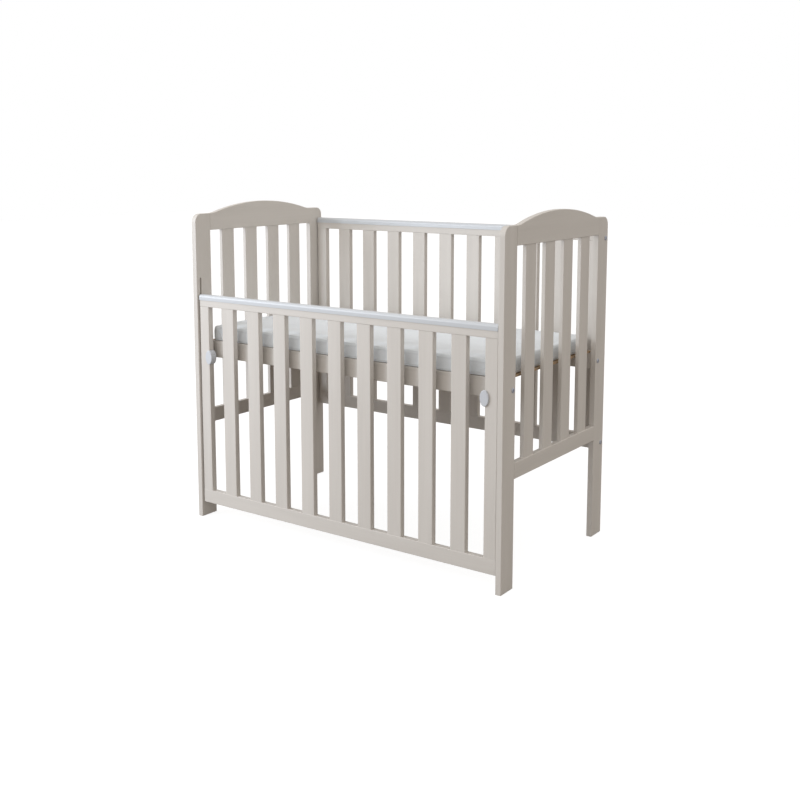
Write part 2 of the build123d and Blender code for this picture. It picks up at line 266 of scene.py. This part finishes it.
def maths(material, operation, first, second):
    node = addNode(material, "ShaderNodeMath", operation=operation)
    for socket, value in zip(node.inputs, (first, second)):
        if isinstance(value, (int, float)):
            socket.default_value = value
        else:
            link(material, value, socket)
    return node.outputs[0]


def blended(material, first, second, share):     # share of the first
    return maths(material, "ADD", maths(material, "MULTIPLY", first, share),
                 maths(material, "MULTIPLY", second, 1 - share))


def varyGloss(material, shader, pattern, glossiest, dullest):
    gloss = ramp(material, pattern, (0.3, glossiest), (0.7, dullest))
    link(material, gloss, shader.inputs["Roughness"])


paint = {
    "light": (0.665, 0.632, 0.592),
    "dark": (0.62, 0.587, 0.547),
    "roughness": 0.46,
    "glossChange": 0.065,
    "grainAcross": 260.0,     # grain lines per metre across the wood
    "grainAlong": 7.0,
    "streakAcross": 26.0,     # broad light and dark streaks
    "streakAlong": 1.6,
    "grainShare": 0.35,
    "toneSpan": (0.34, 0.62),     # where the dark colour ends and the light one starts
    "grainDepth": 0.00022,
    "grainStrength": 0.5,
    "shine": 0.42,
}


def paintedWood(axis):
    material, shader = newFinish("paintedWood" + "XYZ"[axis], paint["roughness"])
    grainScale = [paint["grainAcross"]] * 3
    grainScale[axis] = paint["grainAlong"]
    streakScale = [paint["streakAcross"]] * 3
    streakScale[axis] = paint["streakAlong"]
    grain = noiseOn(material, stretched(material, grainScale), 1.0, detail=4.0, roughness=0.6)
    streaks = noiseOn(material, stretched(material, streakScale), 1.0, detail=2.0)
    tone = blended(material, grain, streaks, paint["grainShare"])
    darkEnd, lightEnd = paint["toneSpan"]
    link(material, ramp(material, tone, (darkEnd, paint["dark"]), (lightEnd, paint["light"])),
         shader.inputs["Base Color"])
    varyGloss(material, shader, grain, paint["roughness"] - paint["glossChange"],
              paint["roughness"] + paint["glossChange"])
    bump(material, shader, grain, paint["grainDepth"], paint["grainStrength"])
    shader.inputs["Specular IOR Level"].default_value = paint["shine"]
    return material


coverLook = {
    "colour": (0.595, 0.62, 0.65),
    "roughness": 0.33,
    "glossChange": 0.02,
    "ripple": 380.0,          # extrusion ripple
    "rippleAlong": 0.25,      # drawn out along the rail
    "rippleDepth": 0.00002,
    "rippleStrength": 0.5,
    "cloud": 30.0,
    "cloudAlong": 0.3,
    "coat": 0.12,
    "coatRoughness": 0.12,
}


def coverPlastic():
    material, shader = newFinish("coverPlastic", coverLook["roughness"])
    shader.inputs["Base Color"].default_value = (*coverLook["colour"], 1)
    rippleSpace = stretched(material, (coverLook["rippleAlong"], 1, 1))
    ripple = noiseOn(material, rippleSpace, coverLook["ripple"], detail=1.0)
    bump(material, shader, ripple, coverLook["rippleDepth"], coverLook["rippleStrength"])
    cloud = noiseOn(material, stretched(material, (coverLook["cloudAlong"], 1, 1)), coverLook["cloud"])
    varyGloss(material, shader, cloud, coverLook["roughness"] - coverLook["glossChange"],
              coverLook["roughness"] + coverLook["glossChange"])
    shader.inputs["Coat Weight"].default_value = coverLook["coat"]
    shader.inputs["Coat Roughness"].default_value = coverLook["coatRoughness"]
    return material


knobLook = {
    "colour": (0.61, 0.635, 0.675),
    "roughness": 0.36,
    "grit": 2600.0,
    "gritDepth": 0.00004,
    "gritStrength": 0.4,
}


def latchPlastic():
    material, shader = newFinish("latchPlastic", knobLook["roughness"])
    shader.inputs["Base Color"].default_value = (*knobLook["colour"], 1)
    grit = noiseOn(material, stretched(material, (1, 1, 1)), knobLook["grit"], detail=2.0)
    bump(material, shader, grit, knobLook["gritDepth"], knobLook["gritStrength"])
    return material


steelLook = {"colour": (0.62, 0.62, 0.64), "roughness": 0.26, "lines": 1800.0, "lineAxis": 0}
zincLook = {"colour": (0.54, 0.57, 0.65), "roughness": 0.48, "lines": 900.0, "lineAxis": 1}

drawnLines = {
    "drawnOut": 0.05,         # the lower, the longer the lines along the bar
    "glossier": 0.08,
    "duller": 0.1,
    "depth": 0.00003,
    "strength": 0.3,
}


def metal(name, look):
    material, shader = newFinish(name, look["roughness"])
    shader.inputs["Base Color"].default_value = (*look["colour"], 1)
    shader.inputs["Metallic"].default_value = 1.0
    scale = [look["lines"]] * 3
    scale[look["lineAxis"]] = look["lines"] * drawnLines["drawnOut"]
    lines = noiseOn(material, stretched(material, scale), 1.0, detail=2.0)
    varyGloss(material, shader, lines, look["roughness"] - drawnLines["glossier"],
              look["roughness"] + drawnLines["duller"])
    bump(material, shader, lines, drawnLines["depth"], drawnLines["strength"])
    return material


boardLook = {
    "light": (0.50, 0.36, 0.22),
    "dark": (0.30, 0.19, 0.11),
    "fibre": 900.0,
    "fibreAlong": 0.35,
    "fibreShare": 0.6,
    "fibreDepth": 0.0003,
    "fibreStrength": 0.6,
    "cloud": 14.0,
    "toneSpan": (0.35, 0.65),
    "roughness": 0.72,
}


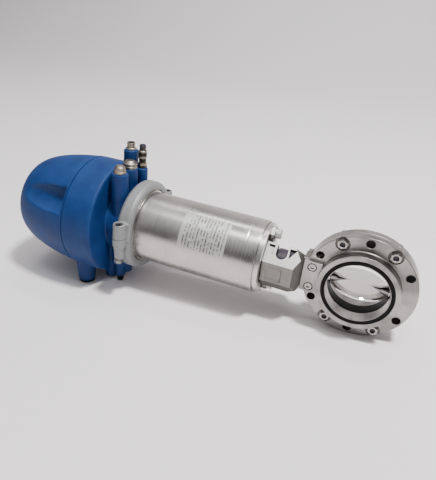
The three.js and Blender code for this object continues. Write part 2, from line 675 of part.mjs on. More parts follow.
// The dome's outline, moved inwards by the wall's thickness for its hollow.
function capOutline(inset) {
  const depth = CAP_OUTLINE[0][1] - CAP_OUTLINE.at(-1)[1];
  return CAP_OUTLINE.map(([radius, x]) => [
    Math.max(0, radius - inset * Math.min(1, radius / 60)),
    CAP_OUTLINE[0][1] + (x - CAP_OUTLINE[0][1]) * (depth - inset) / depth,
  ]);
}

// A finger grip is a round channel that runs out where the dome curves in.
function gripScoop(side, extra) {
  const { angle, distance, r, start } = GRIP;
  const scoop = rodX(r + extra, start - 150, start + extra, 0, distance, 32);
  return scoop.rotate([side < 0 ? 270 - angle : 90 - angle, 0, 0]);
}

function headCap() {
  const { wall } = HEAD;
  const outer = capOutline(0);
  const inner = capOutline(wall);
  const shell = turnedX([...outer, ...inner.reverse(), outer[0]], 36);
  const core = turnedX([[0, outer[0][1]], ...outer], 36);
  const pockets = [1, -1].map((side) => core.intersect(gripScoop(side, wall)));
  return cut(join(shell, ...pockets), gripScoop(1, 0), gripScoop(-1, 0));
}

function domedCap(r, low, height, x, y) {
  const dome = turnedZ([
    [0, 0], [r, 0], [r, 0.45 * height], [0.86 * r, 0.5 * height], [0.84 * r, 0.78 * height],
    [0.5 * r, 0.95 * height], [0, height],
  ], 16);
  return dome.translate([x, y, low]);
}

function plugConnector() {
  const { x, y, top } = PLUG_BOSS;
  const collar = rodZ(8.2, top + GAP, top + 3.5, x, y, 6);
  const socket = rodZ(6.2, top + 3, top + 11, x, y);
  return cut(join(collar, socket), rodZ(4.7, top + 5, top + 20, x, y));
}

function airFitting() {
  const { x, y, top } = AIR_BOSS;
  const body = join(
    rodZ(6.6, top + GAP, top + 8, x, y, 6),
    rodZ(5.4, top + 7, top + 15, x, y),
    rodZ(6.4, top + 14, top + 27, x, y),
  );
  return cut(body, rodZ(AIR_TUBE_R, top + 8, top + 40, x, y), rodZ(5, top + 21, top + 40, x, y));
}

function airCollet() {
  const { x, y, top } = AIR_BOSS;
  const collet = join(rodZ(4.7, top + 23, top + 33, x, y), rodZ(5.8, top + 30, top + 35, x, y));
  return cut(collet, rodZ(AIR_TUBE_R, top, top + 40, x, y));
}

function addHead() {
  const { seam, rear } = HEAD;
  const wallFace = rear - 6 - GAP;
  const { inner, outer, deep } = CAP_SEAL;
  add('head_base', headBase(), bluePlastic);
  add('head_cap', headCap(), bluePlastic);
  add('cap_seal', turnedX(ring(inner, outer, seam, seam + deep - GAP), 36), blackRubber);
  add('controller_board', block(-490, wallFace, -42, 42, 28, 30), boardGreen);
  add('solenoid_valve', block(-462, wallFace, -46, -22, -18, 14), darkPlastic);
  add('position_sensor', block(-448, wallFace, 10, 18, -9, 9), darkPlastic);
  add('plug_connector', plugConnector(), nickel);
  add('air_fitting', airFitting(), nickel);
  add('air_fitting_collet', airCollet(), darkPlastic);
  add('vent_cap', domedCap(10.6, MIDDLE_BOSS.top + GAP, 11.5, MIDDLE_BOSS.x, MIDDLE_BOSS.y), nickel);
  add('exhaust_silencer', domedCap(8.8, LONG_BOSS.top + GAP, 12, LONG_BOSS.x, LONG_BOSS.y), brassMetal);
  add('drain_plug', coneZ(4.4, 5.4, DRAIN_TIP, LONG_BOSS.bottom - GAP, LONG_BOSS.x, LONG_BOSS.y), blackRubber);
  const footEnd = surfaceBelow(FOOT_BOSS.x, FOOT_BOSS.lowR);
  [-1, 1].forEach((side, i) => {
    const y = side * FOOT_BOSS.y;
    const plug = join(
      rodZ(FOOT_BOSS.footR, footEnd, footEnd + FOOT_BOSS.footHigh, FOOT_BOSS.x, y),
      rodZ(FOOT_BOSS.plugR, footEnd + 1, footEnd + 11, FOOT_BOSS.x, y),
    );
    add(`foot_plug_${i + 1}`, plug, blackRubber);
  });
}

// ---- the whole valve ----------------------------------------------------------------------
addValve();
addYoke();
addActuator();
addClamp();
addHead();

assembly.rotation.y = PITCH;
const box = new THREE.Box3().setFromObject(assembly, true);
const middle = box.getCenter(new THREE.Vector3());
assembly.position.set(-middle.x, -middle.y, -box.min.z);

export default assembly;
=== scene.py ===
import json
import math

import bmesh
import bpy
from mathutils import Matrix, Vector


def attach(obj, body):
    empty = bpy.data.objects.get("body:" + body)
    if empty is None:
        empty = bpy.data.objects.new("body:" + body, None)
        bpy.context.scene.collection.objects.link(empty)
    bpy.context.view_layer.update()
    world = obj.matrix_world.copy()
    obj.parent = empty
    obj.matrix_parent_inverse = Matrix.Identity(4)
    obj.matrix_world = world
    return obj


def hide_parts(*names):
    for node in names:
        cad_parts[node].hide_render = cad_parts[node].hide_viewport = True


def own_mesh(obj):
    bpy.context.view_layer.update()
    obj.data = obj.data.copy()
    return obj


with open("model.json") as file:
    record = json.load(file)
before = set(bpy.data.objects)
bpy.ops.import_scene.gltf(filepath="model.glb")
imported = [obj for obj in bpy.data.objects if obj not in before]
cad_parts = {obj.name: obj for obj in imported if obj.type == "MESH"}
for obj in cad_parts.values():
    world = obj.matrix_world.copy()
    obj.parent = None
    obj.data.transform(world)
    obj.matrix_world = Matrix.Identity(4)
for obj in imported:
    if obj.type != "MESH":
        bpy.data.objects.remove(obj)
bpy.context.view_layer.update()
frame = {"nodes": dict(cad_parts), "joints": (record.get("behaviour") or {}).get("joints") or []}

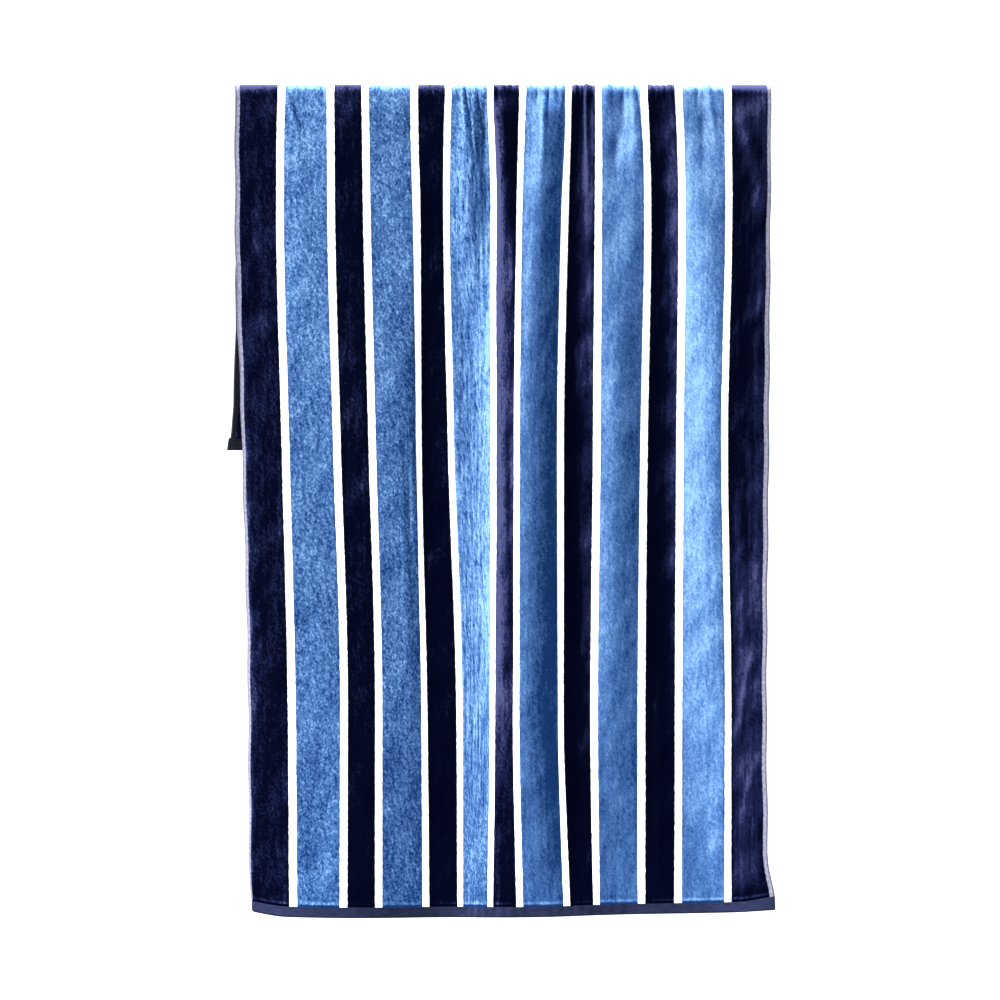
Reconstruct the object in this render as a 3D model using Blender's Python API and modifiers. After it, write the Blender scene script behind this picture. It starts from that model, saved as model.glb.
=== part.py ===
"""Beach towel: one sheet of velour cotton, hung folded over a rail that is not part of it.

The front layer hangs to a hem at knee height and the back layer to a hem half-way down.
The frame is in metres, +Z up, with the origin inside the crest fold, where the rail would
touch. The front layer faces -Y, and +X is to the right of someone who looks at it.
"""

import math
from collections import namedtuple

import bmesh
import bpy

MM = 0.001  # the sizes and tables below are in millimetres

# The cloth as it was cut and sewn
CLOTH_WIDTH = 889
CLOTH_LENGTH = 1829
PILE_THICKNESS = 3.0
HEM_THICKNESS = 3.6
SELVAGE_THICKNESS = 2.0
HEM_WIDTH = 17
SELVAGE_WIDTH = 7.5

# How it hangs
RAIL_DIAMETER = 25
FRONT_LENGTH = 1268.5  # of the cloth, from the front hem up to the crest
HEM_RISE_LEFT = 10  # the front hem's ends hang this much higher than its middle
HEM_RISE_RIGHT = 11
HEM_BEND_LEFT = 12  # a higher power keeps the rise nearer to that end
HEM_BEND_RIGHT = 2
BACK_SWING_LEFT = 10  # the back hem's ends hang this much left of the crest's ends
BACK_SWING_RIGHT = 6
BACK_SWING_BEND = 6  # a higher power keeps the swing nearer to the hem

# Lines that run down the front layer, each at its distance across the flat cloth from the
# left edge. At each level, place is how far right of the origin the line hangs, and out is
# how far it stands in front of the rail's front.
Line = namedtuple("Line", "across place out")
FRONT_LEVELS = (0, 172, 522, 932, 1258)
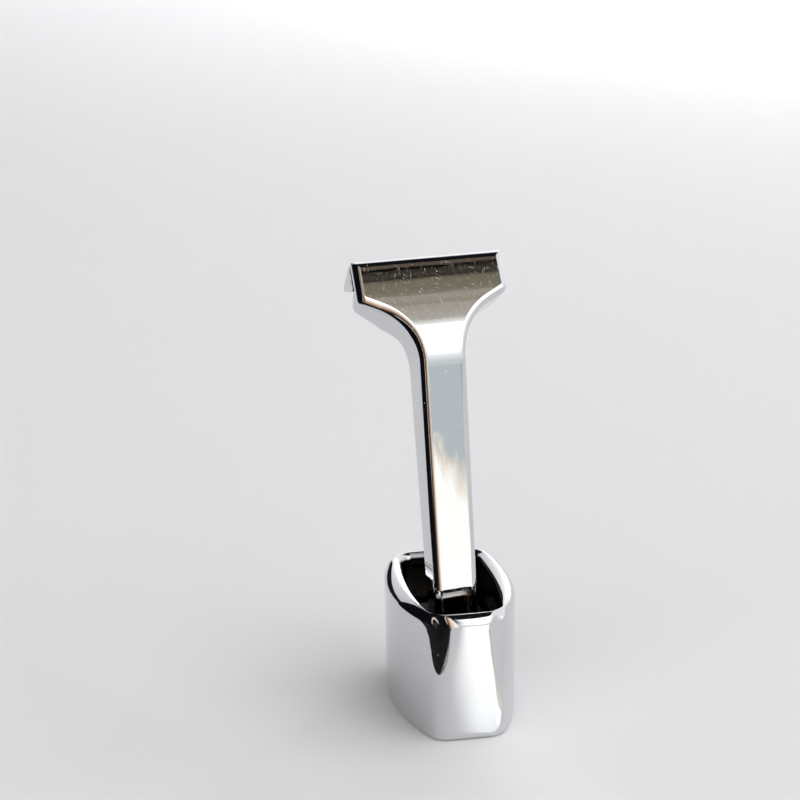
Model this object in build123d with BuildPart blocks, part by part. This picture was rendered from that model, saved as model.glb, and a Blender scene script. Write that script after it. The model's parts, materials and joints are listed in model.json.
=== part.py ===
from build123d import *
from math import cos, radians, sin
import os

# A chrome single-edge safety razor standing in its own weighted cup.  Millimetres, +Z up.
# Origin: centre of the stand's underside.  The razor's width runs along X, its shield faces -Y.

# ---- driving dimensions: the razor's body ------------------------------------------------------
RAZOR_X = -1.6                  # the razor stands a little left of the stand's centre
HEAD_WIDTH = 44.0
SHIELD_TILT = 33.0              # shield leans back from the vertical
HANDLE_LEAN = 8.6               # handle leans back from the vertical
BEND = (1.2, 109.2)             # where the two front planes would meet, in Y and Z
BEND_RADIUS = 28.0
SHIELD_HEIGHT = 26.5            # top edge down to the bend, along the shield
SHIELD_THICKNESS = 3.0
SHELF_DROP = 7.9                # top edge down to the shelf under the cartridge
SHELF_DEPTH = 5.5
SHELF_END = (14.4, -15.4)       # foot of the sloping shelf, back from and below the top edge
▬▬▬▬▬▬
Exercise objective> In the entries above, find every line with the word "type" and list it.

Problem solution>
cad_parts = {obj.name: obj for obj in imported if obj.type == "MESH"}
    if obj.type != "MESH":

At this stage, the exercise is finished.